• [Your goal]
Print the first line of the material below and each line after it, exactly as written, ending with the line that contains "basket's mouth, and a low drum-shaped knob.".

• [Stored data]

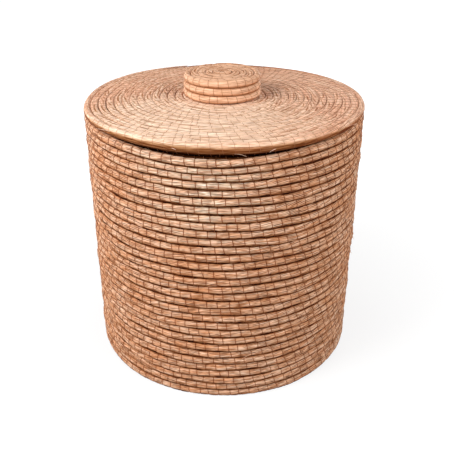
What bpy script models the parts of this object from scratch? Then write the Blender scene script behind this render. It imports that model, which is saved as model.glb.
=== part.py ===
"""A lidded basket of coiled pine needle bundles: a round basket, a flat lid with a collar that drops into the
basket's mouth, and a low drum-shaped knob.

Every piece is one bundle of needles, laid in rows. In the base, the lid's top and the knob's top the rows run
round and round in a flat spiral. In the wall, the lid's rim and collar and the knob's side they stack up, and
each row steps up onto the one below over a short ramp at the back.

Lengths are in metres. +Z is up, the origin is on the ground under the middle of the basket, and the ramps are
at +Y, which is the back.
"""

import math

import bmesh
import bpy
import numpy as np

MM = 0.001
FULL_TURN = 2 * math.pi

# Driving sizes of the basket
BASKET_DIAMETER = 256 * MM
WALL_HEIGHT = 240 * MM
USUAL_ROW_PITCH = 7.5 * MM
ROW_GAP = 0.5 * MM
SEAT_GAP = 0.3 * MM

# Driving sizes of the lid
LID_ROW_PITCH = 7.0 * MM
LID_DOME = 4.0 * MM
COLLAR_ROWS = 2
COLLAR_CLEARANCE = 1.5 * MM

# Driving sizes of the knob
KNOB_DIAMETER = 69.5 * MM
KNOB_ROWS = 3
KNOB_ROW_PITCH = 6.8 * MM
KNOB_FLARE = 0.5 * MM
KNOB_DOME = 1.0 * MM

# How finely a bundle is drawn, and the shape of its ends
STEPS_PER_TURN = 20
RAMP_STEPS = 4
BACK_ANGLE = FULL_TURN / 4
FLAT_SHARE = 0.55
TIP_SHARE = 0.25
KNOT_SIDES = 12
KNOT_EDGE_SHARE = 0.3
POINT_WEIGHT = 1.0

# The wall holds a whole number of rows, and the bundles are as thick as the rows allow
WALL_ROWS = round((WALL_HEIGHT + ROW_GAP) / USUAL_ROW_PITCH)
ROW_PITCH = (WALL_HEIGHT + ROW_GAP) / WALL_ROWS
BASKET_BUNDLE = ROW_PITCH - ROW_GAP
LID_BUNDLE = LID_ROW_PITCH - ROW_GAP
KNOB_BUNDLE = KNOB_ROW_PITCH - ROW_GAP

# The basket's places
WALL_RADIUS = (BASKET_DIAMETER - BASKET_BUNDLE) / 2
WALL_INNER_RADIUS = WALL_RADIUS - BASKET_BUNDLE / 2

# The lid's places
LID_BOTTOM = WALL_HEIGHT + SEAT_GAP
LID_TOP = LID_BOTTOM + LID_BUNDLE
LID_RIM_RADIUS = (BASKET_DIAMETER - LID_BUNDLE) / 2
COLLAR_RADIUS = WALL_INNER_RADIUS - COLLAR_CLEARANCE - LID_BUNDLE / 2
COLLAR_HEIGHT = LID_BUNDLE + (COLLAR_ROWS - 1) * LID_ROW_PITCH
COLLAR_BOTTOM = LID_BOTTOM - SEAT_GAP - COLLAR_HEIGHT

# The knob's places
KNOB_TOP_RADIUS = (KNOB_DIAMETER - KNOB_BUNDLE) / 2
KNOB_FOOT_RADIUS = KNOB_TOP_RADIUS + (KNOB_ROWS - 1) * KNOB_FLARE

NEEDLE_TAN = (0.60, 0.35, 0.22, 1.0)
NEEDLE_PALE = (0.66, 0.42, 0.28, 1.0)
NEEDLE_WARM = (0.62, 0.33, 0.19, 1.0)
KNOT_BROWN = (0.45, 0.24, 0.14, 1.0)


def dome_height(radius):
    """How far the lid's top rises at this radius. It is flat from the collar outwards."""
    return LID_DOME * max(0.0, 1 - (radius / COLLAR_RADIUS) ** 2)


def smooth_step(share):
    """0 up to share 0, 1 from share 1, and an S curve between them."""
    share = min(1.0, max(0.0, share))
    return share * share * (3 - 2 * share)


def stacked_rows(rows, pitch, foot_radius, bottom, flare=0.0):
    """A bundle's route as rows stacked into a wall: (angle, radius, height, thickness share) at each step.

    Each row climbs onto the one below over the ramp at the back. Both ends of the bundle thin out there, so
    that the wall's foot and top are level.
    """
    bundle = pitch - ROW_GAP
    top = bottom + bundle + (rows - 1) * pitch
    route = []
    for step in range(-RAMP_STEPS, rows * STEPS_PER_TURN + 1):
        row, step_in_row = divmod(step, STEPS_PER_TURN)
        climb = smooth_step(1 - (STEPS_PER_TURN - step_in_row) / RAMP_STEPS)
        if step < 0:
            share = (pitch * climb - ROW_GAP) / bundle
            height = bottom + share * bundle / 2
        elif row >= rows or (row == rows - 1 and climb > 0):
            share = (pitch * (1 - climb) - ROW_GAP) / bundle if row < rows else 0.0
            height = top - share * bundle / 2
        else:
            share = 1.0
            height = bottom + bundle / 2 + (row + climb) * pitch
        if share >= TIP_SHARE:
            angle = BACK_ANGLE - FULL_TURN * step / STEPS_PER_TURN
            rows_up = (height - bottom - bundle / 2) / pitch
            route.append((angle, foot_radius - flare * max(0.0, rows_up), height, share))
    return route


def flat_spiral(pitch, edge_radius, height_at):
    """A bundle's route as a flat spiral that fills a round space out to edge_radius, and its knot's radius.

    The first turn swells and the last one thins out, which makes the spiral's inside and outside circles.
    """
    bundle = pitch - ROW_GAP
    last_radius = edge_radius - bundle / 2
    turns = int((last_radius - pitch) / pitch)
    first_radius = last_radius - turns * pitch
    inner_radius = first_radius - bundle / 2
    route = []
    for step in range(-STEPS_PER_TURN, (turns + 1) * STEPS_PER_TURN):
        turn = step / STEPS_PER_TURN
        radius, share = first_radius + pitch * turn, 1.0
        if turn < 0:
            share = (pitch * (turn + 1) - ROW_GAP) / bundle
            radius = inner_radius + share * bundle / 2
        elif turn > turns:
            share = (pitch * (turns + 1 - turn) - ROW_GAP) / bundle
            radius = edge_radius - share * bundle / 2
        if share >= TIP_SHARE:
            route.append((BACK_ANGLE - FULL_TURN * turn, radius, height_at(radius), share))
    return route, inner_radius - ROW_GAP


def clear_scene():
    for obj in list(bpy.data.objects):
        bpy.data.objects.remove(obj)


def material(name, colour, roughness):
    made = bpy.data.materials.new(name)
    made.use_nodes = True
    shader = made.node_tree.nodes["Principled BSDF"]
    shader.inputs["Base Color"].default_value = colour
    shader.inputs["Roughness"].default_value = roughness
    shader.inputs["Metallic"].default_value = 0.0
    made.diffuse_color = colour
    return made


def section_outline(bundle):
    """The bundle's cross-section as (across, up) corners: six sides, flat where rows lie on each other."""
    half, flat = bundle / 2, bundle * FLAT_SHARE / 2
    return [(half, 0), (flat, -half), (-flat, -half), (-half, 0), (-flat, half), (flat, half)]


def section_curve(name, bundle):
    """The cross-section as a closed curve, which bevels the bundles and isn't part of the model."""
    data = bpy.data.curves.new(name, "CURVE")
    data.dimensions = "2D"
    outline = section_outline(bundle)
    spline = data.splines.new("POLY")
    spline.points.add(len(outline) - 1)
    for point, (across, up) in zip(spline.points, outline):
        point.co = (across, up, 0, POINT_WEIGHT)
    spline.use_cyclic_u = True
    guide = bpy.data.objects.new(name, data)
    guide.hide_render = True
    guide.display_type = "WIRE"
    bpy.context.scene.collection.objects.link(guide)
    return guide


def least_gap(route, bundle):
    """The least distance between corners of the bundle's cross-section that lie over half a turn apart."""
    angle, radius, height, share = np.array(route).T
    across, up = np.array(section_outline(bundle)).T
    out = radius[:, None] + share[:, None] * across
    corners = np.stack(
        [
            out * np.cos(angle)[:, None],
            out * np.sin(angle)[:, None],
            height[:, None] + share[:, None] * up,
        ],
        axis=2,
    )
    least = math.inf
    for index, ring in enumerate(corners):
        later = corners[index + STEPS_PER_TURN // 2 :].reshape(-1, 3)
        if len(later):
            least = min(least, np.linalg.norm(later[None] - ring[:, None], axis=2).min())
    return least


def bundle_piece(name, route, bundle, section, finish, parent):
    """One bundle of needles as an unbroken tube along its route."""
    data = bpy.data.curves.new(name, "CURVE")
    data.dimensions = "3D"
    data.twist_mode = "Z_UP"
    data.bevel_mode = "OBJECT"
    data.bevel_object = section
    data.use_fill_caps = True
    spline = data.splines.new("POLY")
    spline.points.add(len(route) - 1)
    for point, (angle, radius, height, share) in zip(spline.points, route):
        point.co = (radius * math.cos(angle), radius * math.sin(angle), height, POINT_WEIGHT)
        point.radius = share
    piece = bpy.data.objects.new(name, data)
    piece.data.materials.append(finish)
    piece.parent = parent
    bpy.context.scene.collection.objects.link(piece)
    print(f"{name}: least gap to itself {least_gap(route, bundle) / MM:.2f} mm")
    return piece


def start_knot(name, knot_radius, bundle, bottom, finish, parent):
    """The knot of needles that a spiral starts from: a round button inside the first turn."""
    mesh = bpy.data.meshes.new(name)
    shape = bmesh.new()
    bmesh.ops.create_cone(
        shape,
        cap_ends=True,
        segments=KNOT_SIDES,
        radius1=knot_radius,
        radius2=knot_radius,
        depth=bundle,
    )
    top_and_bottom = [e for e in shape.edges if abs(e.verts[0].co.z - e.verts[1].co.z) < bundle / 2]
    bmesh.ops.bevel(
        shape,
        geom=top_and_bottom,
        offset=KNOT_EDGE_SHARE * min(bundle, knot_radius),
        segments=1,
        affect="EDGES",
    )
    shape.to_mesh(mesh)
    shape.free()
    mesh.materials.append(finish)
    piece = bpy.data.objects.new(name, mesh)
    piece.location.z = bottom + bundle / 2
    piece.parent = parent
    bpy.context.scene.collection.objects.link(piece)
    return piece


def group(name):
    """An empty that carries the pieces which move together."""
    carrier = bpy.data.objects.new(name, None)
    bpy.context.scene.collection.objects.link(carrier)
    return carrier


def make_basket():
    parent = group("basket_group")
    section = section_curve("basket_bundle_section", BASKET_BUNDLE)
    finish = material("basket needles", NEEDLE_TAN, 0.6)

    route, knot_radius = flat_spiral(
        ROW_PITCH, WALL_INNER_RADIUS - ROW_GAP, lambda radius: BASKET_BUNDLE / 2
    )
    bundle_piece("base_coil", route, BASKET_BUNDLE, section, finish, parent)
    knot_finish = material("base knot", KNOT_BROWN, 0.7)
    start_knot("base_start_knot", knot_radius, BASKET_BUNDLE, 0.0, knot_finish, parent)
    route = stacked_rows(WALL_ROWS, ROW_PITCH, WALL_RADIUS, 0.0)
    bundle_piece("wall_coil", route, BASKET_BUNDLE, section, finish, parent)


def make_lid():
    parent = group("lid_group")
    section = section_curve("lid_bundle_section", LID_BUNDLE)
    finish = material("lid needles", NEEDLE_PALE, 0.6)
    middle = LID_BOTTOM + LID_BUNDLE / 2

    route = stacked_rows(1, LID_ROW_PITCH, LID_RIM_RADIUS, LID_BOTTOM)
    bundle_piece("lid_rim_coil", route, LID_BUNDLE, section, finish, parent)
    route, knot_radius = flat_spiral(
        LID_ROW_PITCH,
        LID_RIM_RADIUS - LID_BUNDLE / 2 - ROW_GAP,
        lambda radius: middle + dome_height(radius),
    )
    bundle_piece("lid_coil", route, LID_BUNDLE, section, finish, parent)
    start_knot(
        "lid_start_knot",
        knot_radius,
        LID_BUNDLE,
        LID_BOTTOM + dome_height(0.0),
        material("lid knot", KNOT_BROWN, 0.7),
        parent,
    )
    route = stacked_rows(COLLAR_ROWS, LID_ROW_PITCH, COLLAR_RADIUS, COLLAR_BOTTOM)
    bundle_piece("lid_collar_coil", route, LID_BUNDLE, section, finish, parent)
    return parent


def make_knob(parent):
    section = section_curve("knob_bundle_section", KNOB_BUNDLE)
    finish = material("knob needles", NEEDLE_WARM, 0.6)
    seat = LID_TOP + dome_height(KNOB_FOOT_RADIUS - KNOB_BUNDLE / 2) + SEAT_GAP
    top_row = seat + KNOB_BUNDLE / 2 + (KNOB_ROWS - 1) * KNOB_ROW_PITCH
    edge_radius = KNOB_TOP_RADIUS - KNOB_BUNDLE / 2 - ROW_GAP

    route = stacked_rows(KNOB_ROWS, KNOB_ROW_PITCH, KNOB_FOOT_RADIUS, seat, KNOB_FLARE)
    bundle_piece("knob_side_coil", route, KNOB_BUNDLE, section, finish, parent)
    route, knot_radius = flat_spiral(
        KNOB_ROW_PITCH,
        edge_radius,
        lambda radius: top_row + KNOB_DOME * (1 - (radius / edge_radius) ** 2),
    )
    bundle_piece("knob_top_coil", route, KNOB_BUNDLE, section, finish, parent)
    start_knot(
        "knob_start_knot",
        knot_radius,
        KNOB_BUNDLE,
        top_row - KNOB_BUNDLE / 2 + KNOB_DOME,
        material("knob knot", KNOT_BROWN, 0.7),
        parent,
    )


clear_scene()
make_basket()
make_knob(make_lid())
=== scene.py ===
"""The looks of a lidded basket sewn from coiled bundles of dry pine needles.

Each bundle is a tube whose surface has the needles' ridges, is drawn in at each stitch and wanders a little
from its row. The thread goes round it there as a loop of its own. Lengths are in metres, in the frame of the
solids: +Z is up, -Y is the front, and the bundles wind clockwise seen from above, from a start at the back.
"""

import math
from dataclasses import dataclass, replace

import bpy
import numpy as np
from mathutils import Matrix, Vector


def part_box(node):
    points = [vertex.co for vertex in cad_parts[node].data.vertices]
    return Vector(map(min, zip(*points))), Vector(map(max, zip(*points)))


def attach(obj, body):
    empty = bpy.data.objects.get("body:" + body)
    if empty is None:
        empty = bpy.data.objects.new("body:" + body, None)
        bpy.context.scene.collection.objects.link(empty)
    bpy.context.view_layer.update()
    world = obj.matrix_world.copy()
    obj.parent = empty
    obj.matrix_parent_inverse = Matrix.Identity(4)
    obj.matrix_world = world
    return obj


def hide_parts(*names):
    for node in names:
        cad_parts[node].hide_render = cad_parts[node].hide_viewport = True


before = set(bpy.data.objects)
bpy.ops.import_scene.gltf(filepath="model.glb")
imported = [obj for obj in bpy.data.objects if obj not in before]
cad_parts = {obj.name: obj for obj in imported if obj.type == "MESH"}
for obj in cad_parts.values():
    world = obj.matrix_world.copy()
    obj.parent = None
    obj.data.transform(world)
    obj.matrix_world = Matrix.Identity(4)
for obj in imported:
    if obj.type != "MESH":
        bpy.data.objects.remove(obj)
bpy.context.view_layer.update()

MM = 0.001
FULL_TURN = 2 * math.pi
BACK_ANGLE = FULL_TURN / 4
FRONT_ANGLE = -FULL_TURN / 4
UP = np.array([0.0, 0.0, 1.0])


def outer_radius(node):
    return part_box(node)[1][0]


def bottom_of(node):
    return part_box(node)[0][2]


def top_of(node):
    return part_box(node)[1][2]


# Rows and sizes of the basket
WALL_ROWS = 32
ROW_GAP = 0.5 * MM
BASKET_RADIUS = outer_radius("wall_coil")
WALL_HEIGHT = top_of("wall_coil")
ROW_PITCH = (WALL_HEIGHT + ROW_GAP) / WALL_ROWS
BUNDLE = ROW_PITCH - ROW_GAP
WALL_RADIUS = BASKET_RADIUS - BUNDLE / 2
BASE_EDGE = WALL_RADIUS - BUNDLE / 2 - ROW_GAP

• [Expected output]
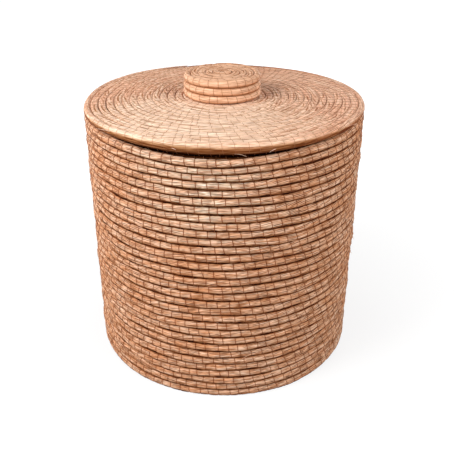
What bpy script models the parts of this object from scratch? Then write the Blender scene script behind this render. It imports that model, which is saved as model.glb.
=== part.py ===
"""A lidded basket of coiled pine needle bundles: a round basket, a flat lid with a collar that drops into the
basket's mouth, and a low drum-shaped knob.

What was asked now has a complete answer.